## BEGIN

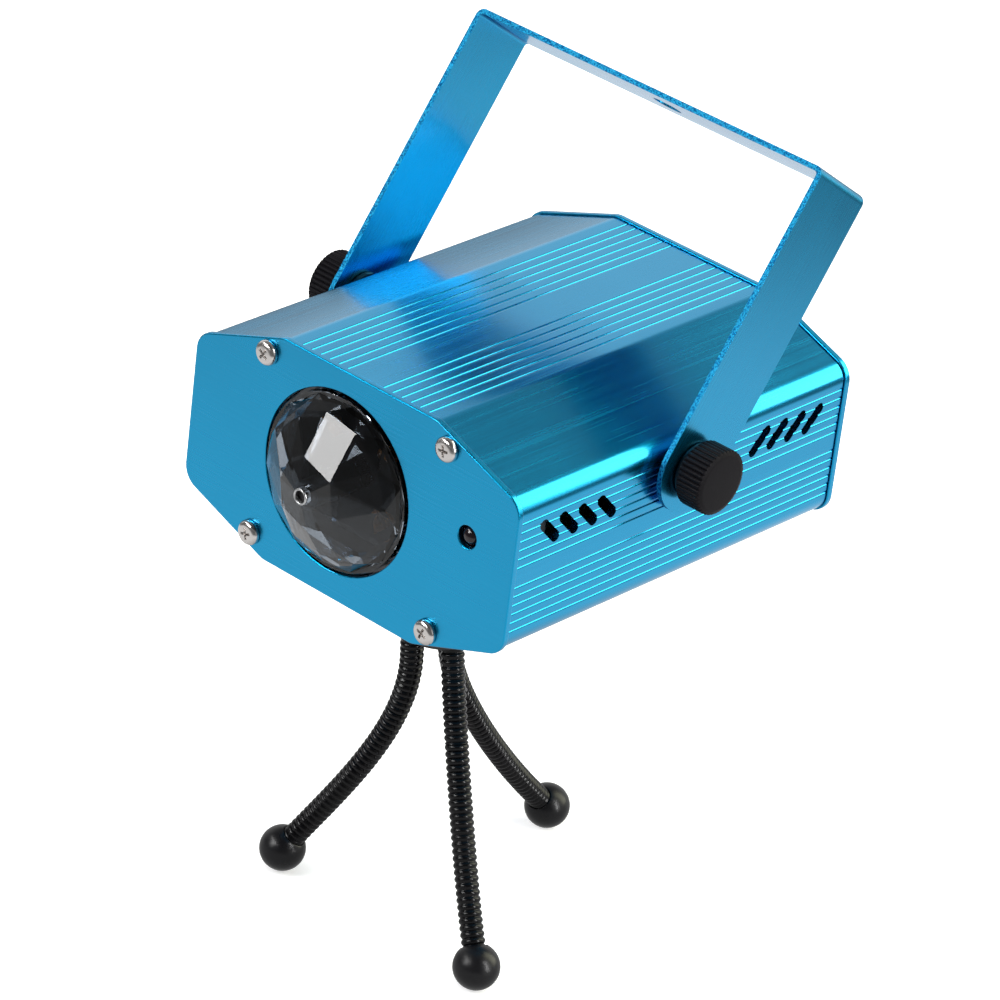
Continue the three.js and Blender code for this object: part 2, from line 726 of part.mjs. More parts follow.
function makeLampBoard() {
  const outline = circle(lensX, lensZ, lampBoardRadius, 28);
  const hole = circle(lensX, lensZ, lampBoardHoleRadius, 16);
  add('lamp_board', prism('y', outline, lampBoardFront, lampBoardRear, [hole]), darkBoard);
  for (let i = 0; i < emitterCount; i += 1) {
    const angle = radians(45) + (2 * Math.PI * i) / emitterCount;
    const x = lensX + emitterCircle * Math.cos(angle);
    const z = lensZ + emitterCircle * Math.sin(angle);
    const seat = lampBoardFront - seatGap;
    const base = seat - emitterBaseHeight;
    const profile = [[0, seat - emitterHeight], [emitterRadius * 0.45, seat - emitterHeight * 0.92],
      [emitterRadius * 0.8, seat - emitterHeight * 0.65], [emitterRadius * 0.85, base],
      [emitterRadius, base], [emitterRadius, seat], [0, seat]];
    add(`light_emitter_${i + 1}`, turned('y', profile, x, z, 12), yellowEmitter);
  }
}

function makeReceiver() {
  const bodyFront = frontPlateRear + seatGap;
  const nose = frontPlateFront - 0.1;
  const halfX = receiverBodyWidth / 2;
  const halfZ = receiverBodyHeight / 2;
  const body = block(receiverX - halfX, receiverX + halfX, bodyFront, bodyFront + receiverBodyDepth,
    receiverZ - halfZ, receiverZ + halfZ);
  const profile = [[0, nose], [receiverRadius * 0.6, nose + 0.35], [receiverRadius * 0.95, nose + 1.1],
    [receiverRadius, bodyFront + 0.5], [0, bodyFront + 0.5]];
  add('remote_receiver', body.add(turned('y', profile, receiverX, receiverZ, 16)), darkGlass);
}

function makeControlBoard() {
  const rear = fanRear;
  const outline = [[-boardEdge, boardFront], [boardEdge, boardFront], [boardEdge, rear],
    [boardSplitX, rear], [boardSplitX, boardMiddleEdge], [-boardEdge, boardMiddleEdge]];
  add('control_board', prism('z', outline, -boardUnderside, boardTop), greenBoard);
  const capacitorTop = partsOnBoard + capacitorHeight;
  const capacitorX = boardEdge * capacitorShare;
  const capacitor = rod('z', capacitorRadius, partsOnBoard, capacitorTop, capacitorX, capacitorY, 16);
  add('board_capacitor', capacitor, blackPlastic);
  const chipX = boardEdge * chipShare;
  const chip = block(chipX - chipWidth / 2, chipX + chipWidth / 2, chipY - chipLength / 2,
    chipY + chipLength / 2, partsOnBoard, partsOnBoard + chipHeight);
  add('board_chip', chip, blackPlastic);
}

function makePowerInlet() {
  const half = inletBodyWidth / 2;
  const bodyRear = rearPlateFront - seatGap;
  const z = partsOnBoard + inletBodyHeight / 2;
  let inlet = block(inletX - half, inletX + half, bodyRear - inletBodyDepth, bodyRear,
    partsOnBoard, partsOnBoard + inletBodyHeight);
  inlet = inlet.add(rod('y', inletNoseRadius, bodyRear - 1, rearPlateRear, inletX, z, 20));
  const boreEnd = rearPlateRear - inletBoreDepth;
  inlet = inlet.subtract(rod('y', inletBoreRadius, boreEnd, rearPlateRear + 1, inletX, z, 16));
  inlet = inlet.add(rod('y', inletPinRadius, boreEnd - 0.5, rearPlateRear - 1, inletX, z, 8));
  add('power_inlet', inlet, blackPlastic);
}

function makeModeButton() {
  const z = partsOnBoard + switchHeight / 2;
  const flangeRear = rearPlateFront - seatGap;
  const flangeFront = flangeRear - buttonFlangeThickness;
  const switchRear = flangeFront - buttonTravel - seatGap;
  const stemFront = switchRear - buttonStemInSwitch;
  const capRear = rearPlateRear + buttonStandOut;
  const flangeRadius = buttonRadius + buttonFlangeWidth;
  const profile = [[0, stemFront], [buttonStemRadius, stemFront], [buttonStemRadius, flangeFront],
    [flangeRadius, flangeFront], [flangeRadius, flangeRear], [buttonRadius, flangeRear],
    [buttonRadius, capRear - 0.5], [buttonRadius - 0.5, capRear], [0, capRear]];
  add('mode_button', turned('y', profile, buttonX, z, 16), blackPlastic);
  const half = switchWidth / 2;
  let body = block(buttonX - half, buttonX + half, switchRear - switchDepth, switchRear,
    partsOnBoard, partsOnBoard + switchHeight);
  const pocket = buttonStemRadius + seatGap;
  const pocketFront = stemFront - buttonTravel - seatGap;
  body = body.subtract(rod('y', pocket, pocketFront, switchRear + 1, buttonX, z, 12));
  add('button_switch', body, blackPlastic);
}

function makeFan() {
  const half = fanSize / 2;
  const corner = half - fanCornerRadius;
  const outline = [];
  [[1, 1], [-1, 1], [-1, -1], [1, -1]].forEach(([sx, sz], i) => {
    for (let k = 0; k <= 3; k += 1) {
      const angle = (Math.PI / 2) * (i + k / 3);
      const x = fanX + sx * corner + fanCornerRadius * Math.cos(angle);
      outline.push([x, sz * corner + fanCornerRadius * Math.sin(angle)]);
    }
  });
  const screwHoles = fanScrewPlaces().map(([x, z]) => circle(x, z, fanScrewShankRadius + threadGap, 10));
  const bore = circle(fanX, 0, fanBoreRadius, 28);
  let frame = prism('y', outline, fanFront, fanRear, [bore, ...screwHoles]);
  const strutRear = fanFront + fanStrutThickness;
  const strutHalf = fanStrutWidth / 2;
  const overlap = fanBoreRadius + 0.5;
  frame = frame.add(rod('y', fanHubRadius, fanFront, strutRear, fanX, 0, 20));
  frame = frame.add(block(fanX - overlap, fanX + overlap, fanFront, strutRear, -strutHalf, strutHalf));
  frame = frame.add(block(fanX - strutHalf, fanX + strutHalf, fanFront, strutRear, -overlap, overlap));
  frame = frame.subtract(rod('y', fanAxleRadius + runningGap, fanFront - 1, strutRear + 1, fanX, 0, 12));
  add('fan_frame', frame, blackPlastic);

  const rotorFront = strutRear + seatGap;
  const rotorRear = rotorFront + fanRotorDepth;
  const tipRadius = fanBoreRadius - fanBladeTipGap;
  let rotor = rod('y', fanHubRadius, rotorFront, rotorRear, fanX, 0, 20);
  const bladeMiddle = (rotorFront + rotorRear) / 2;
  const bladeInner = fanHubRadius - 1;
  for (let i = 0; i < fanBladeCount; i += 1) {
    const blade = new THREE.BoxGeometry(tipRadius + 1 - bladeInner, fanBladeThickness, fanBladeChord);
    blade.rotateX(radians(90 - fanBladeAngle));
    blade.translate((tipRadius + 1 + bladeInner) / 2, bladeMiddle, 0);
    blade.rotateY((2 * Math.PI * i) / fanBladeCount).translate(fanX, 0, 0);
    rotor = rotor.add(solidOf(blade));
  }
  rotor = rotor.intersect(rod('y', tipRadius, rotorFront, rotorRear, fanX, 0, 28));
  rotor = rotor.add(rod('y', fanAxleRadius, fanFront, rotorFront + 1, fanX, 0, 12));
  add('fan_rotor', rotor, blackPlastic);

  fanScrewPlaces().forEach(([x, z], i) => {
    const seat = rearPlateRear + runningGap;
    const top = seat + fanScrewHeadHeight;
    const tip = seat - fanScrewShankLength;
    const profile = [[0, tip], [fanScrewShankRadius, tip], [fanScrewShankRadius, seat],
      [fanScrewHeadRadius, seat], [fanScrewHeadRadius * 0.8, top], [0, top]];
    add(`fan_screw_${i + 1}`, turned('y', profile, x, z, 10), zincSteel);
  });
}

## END

Request:
Write the material out exactly, with nothing left out.

Solved problem:
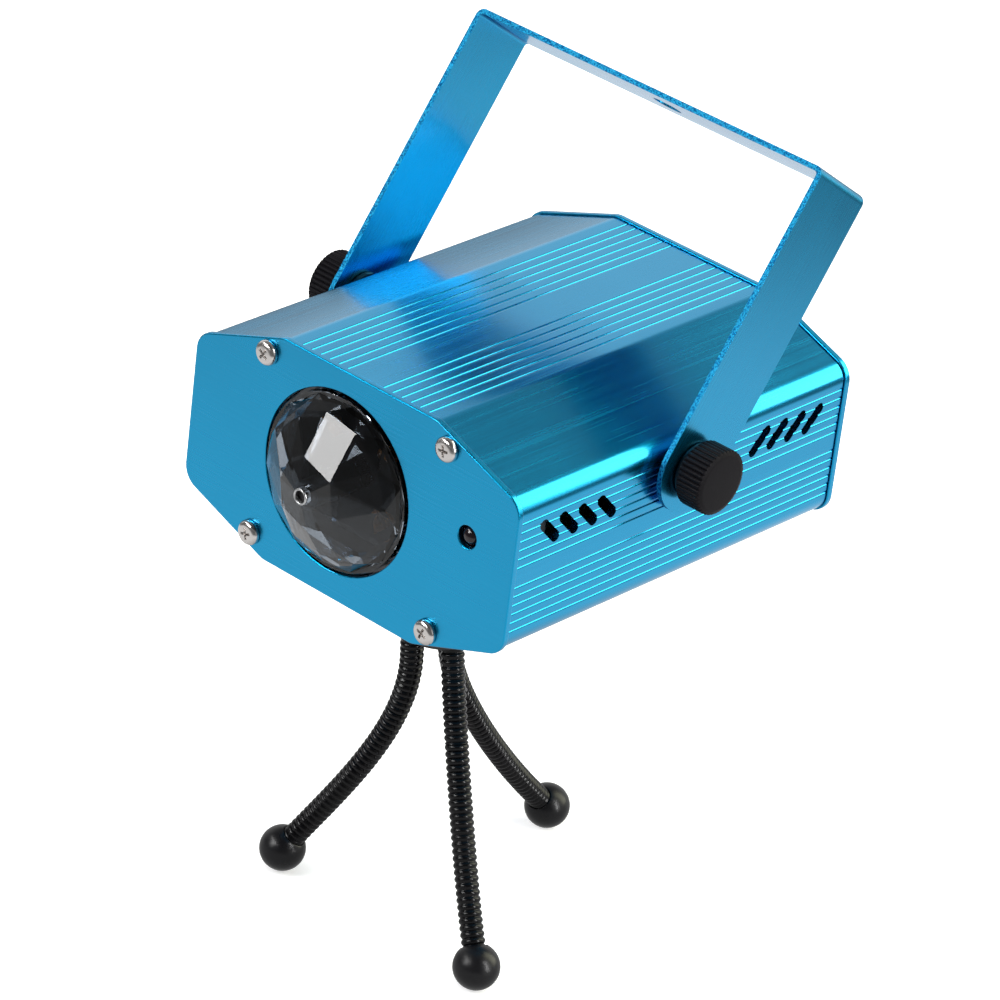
Continue the three.js and Blender code for this object: part 2, from line 726 of part.mjs. More parts follow.
function makeLampBoard() {
  const outline = circle(lensX, lensZ, lampBoardRadius, 28);
  const hole = circle(lensX, lensZ, lampBoardHoleRadius, 16);
  add('lamp_board', prism('y', outline, lampBoardFront, lampBoardRear, [hole]), darkBoard);
  for (let i = 0; i < emitterCount; i += 1) {
    const angle = radians(45) + (2 * Math.PI * i) / emitterCount;
    const x = lensX + emitterCircle * Math.cos(angle);
    const z = lensZ + emitterCircle * Math.sin(angle);
    const seat = lampBoardFront - seatGap;
    const base = seat - emitterBaseHeight;
    const profile = [[0, seat - emitterHeight], [emitterRadius * 0.45, seat - emitterHeight * 0.92],
      [emitterRadius * 0.8, seat - emitterHeight * 0.65], [emitterRadius * 0.85, base],
      [emitterRadius, base], [emitterRadius, seat], [0, seat]];
    add(`light_emitter_${i + 1}`, turned('y', profile, x, z, 12), yellowEmitter);
  }
}

function makeReceiver() {
  const bodyFront = frontPlateRear + seatGap;
  const nose = frontPlateFront - 0.1;
  const halfX = receiverBodyWidth / 2;
  const halfZ = receiverBodyHeight / 2;
  const body = block(receiverX - halfX, receiverX + halfX, bodyFront, bodyFront + receiverBodyDepth,
    receiverZ - halfZ, receiverZ + halfZ);
  const profile = [[0, nose], [receiverRadius * 0.6, nose + 0.35], [receiverRadius * 0.95, nose + 1.1],
    [receiverRadius, bodyFront + 0.5], [0, bodyFront + 0.5]];
  add('remote_receiver', body.add(turned('y', profile, receiverX, receiverZ, 16)), darkGlass);
}

function makeControlBoard() {
  const rear = fanRear;
  const outline = [[-boardEdge, boardFront], [boardEdge, boardFront], [boardEdge, rear],
    [boardSplitX, rear], [boardSplitX, boardMiddleEdge], [-boardEdge, boardMiddleEdge]];
  add('control_board', prism('z', outline, -boardUnderside, boardTop), greenBoard);
  const capacitorTop = partsOnBoard + capacitorHeight;
  const capacitorX = boardEdge * capacitorShare;
  const capacitor = rod('z', capacitorRadius, partsOnBoard, capacitorTop, capacitorX, capacitorY, 16);
  add('board_capacitor', capacitor, blackPlastic);
  const chipX = boardEdge * chipShare;
  const chip = block(chipX - chipWidth / 2, chipX + chipWidth / 2, chipY - chipLength / 2,
    chipY + chipLength / 2, partsOnBoard, partsOnBoard + chipHeight);
  add('board_chip', chip, blackPlastic);
}

function makePowerInlet() {
  const half = inletBodyWidth / 2;
  const bodyRear = rearPlateFront - seatGap;
  const z = partsOnBoard + inletBodyHeight / 2;
  let inlet = block(inletX - half, inletX + half, bodyRear - inletBodyDepth, bodyRear,
    partsOnBoard, partsOnBoard + inletBodyHeight);
  inlet = inlet.add(rod('y', inletNoseRadius, bodyRear - 1, rearPlateRear, inletX, z, 20));
  const boreEnd = rearPlateRear - inletBoreDepth;
  inlet = inlet.subtract(rod('y', inletBoreRadius, boreEnd, rearPlateRear + 1, inletX, z, 16));
  inlet = inlet.add(rod('y', inletPinRadius, boreEnd - 0.5, rearPlateRear - 1, inletX, z, 8));
  add('power_inlet', inlet, blackPlastic);
}

function makeModeButton() {
  const z = partsOnBoard + switchHeight / 2;
  const flangeRear = rearPlateFront - seatGap;
  const flangeFront = flangeRear - buttonFlangeThickness;
  const switchRear = flangeFront - buttonTravel - seatGap;
  const stemFront = switchRear - buttonStemInSwitch;
  const capRear = rearPlateRear + buttonStandOut;
  const flangeRadius = buttonRadius + buttonFlangeWidth;
  const profile = [[0, stemFront], [buttonStemRadius, stemFront], [buttonStemRadius, flangeFront],
    [flangeRadius, flangeFront], [flangeRadius, flangeRear], [buttonRadius, flangeRear],
    [buttonRadius, capRear - 0.5], [buttonRadius - 0.5, capRear], [0, capRear]];
  add('mode_button', turned('y', profile, buttonX, z, 16), blackPlastic);
  const half = switchWidth / 2;
  let body = block(buttonX - half, buttonX + half, switchRear - switchDepth, switchRear,
    partsOnBoard, partsOnBoard + switchHeight);
  const pocket = buttonStemRadius + seatGap;
  const pocketFront = stemFront - buttonTravel - seatGap;
  body = body.subtract(rod('y', pocket, pocketFront, switchRear + 1, buttonX, z, 12));
  add('button_switch', body, blackPlastic);
}

function makeFan() {
  const half = fanSize / 2;
  const corner = half - fanCornerRadius;
  const outline = [];
  [[1, 1], [-1, 1], [-1, -1], [1, -1]].forEach(([sx, sz], i) => {
    for (let k = 0; k <= 3; k += 1) {
      const angle = (Math.PI / 2) * (i + k / 3);
      const x = fanX + sx * corner + fanCornerRadius * Math.cos(angle);
      outline.push([x, sz * corner + fanCornerRadius * Math.sin(angle)]);
    }
  });
  const screwHoles = fanScrewPlaces().map(([x, z]) => circle(x, z, fanScrewShankRadius + threadGap, 10));
  const bore = circle(fanX, 0, fanBoreRadius, 28);
  let frame = prism('y', outline, fanFront, fanRear, [bore, ...screwHoles]);
  const strutRear = fanFront + fanStrutThickness;
  const strutHalf = fanStrutWidth / 2;
  const overlap = fanBoreRadius + 0.5;
  frame = frame.add(rod('y', fanHubRadius, fanFront, strutRear, fanX, 0, 20));
  frame = frame.add(block(fanX - overlap, fanX + overlap, fanFront, strutRear, -strutHalf, strutHalf));
  frame = frame.add(block(fanX - strutHalf, fanX + strutHalf, fanFront, strutRear, -overlap, overlap));
  frame = frame.subtract(rod('y', fanAxleRadius + runningGap, fanFront - 1, strutRear + 1, fanX, 0, 12));
  add('fan_frame', frame, blackPlastic);

  const rotorFront = strutRear + seatGap;
  const rotorRear = rotorFront + fanRotorDepth;
  const tipRadius = fanBoreRadius - fanBladeTipGap;
  let rotor = rod('y', fanHubRadius, rotorFront, rotorRear, fanX, 0, 20);
  const bladeMiddle = (rotorFront + rotorRear) / 2;
  const bladeInner = fanHubRadius - 1;
  for (let i = 0; i < fanBladeCount; i += 1) {
    const blade = new THREE.BoxGeometry(tipRadius + 1 - bladeInner, fanBladeThickness, fanBladeChord);
    blade.rotateX(radians(90 - fanBladeAngle));
    blade.translate((tipRadius + 1 + bladeInner) / 2, bladeMiddle, 0);
    blade.rotateY((2 * Math.PI * i) / fanBladeCount).translate(fanX, 0, 0);
    rotor = rotor.add(solidOf(blade));
  }
  rotor = rotor.intersect(rod('y', tipRadius, rotorFront, rotorRear, fanX, 0, 28));
  rotor = rotor.add(rod('y', fanAxleRadius, fanFront, rotorFront + 1, fanX, 0, 12));
  add('fan_rotor', rotor, blackPlastic);

  fanScrewPlaces().forEach(([x, z], i) => {
    const seat = rearPlateRear + runningGap;
    const top = seat + fanScrewHeadHeight;
    const tip = seat - fanScrewShankLength;
    const profile = [[0, tip], [fanScrewShankRadius, tip], [fanScrewShankRadius, seat],
      [fanScrewHeadRadius, seat], [fanScrewHeadRadius * 0.8, top], [0, top]];
    add(`fan_screw_${i + 1}`, turned('y', profile, x, z, 10), zincSteel);
  });
}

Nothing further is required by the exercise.